How Can I Keep From Singing?

Information Notes
Arranged By Eithne Ní Bhraonáin (Enya)
Producer Nicky Ryan
Lyrics Traditional, 3rd verse Doris Plenn
Studio Aigle Studios
Language English
Track Time 4:32 (3:20)
Copyright © 1991 Warner Music Intl.
The video for this song on the The Video Collection runs only 3:20, by leaving out the middle part of the lyrics.
Lyrics  
My life goes on in endless song
above earth's lamentations,
I hear the real, though far-off hymn
that hails a new creation.

Through all the tumult and the strife
I hear it's music ringing,
It sounds an echo in my soul.
How can I keep from singing?

While though the tempest loudly roars,
I hear the truth, it liveth.
And though the darkness 'round me close,
songs in the night it giveth.

No storm can shake my inmost calm,
while to that rock I'm clinging.
Since love is lord of heaven and earth
how can I keep from singing?

When tyrants tremble in their fear
and hear their death knell ringing,
when friends rejoice both far and near
how can I keep from singing?

In prison cell and dungeon vile
our thoughts to them are winging,
when friends by shame are undefiled
how can I keep from singing?
Information
(“Traditional”, American)
Original music: Rev.
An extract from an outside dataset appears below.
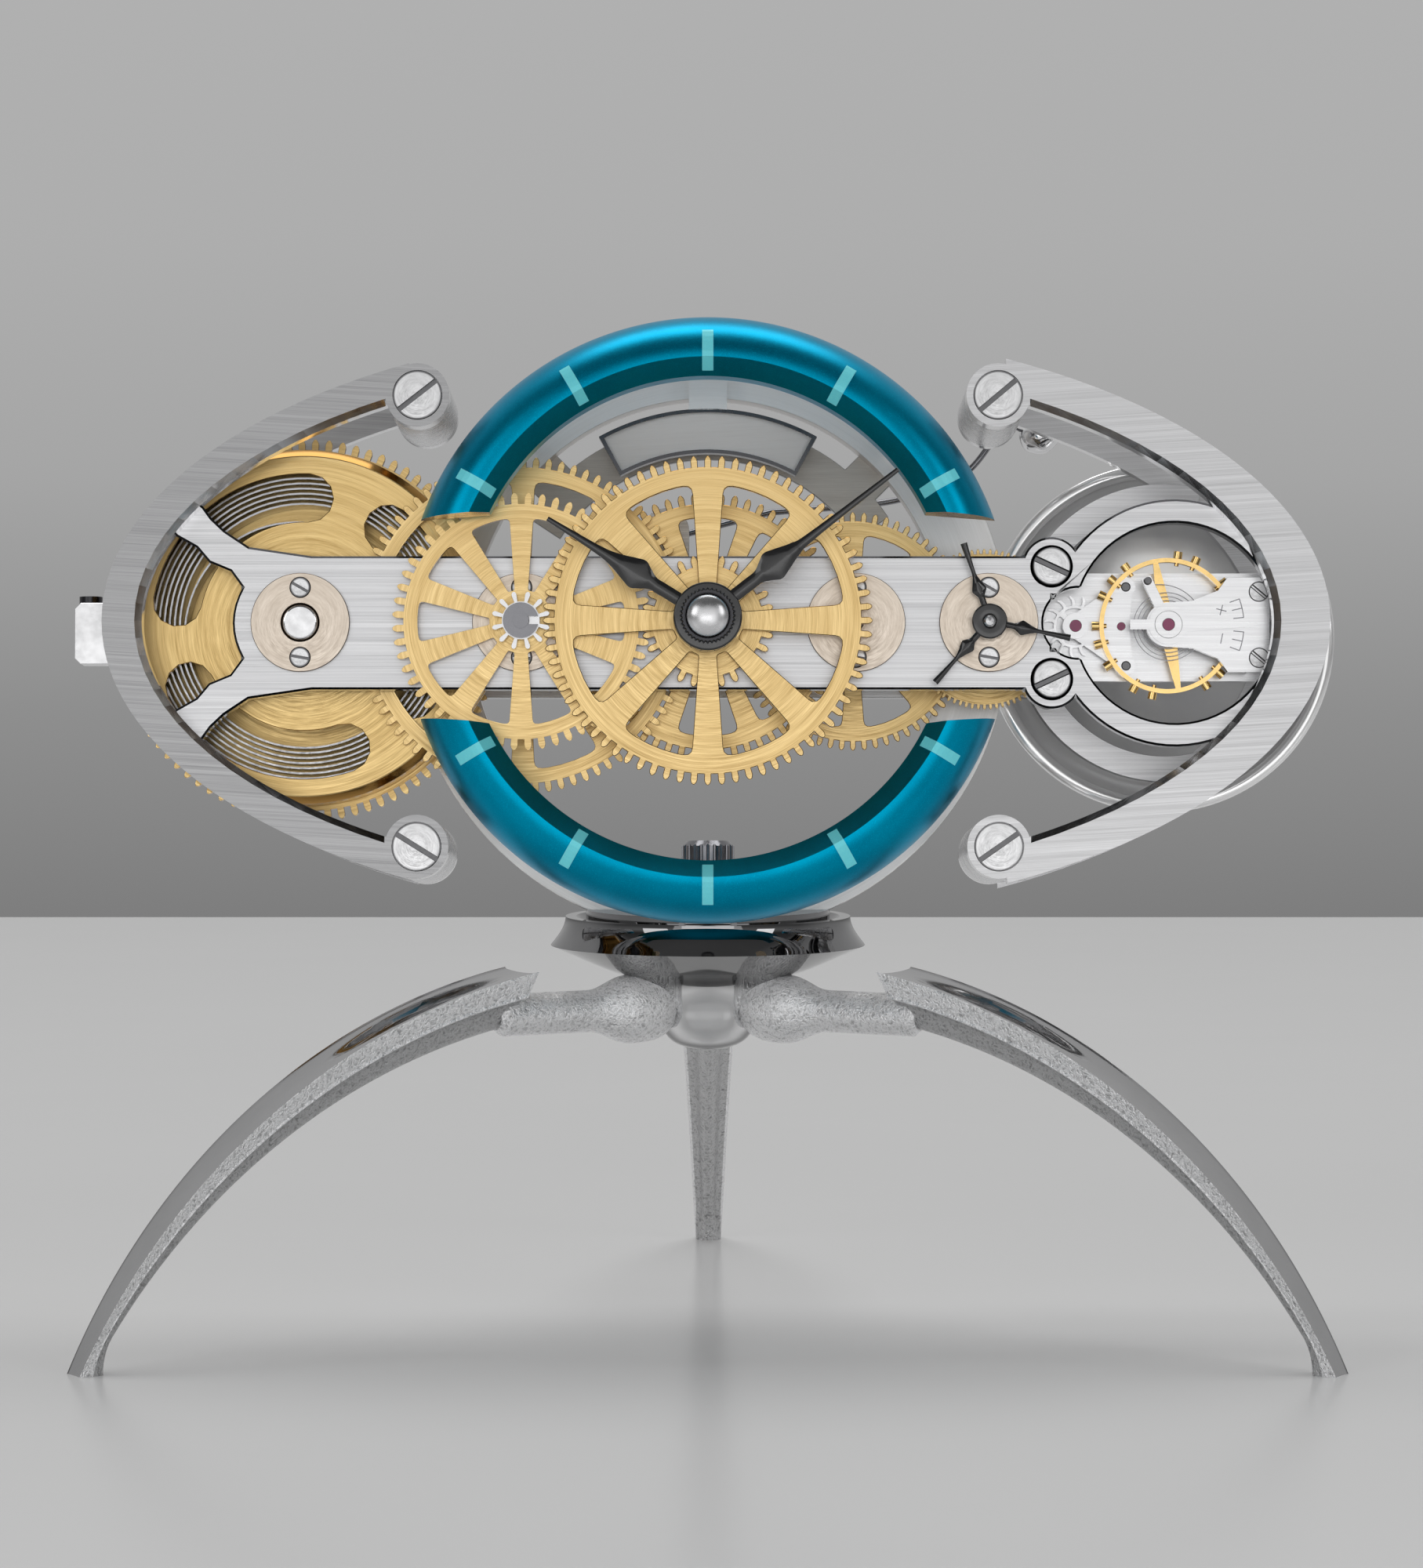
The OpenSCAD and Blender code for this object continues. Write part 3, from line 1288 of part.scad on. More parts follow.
// regulator with its pointer and two pins round the hairspring
module regulator() {
  y = cock_y - regulator_t - play;
  turn = hair_turns - (stud_angle + 360 - curb_turn) / 360;
  at = hair_mid(turn);
  color(bright) {
    plate(y, y + regulator_t) translate([balance_x, 0]) difference() {
      union() {
        circle(regulator_r, $fn = 48);
        polygon([[0, regulator_r * 0.45], [pointer_l * 0.9, regulator_r * 0.1],
          [pointer_l, 0], [pointer_l * 0.9, -regulator_r * 0.1], [0, -regulator_r * 0.45]]);
        translate([-at - 5 * curb_pin_r, -regulator_r / 4]) square([at, regulator_r / 2]);
      }
      circle(regulator_hole_r, $fn = 48);
    }
  }
  color(gold) for (side = [-1, 1])
    rod(curb_pin_r, y + regulator_t, hair_y + hair_w + curb_pin_r,
      balance_x - at + side * (hair_t + 1.6 * curb_pin_r), 0, 16);
}

module escape_bridge() {
  color(steel) difference() {
    union() {
      plate(bridge_y, bridge_y + escape_bridge_t)
        polygon([[escape_x - setting_r, 0], [escape_x - setting_r * 0.7, setting_r * 0.7],
          [escape_x, setting_r], [pallet_x + jewel_r, escape_foot_z + small_head_r],
          [pallet_x + 2 * jewel_r, escape_foot_z], [pallet_x + jewel_r * 1.4, 0],
          [pallet_x + 2 * jewel_r, -escape_foot_z], [pallet_x + jewel_r, -escape_foot_z - small_head_r],
          [escape_x, -setting_r], [escape_x - setting_r * 0.7, -setting_r * 0.7]]);
      rod(setting_r, balance_y + pass_gap, bridge_y + play, escape_x);
      for (side = [-1, 1]) rod(small_head_r, bridge_y, platform_y, escape_foot_x, side * escape_foot_z);
    }
    rod(jewel_r + play, balance_y, bridge_y + escape_bridge_t + over, escape_x, fn = small_fn);
    hole(jewel_r * 0.7 + play, bridge_y, bridge_y + escape_bridge_t, pallet_x, fn = small_fn);
    for (side = [-1, 1])
      hole(small_shank_r + play, bridge_y, platform_y, escape_foot_x, side * escape_foot_z, small_fn);
  }
}

escape_foot_x = pallet_x + jewel_r * 0.8;
// a jewel with a closed front, open to the pivot behind
module jewel(r, x, y0, y1, closed) {
  turned([[0, y0], [r, y0], [r, y1], [pivot_r + fit, y1], [pivot_r + fit, y0 + closed], [0, y0 + closed]], x);
}

module jewels() {
  color([0.55, 0.1, 0.35]) {
    jewel(jewel_r, escape_x, balance_y + pass_gap, bridge_y + escape_bridge_t,
      bridge_y - balance_y - pass_gap - play);
    jewel(jewel_r * 0.7, pallet_x, bridge_y, bridge_y + escape_bridge_t, pivot_r - play);
    jewel(jewel_r, balance_x, cock_y - regulator_t - play, cock_y + cock_t, regulator_t + jewel_r / 2);
  }
}

platform_left = 44;
module platform() {
  right = eye_x + eye_r + eye_w;
  tongue = platform_hh / 2;
  color(steel) difference() {
    union() {
      plate(platform_y, platform_back) {
        translate([platform_left, -platform_hh])
          square([cock_foot_x + cock_foot_w + over - platform_left, 2 * platform_hh]);
        translate([platform_left, -tongue]) square([right - platform_left, 2 * tongue]);
      }
      for (side = [-1, 1]) rod(mid_head_r, bridge_t, platform_back, eye_boss_x, side * eye_boss_z);
      rod(eye_w / 2, bridge_t, platform_back, right - eye_w / 2);
    }
    hole(2 * pivot_r + fit, platform_y, platform_back, escape_x, fn = small_fn);
    for (x = [pallet_x, balance_x])
      rod(pivot_r + fit, platform_y - over, platform_y + pivot_depth, x, fn = small_fn);
    for (side = [-1, 1]) {
      rod(mid_shank_r + play, bridge_t - over, platform_back, eye_boss_x, side * eye_boss_z);
      hole(small_shank_r + play, platform_y, platform_back, cock_screw_x, side * cock_screw_z, small_fn);
      hole(small_shank_r + play, platform_y, platform_back, escape_foot_x, side * escape_foot_z, small_fn);
    }
  }
}

stud_t = 0.5;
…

Robert Lowry (1826-1899)
Original words: Anne Bartlett Warner, ca. 1850
Additional third verse: Doris Plenn, 1956
Arranged by Pete Seeger (1919- )
First published by Sanga Music, Inc.

Enya and her record company were sued for copyright infringement by Sanga Music, Inc. for recording this “traditional” number because she had mistakenly credited this track as a “traditional Shaker hymn,” thus assumed it as public domain. The third verse was, in fact, penned by Doris Plenn in 1956, who learned it from her grandmother, who claimed it had been written in the early days of the Quaker church. Folk legend Pete Seeger helped make the song fairly well-known in the 1950s by publishing it with Plenn’s additional third verse in his folk music magazine Sing Out! (Vol. 7, No 1. 1957), recording it, and mistakenly credited it as a “traditional Quaker hymn” without copyrighting Plenn’s verse, thus presenting the entire song as “public domain.” It was again published by Sanga Music, Inc. in 1964. Its origin and controversial legal status was later clarified and settled in court in 1992: it was neither a traditional Shaker nor Quaker hymn—it’s actually a Sunday School song written by Rev. Robert Lowry that was published in a songbook he edited titled Bright Jewels for the Sunday School (New York: Bigelow & Main, 1869). Because Seeger presented the new verse as being public domain, the court decided that Plenn had lost her rights and Enya could use the verse without paying royalties.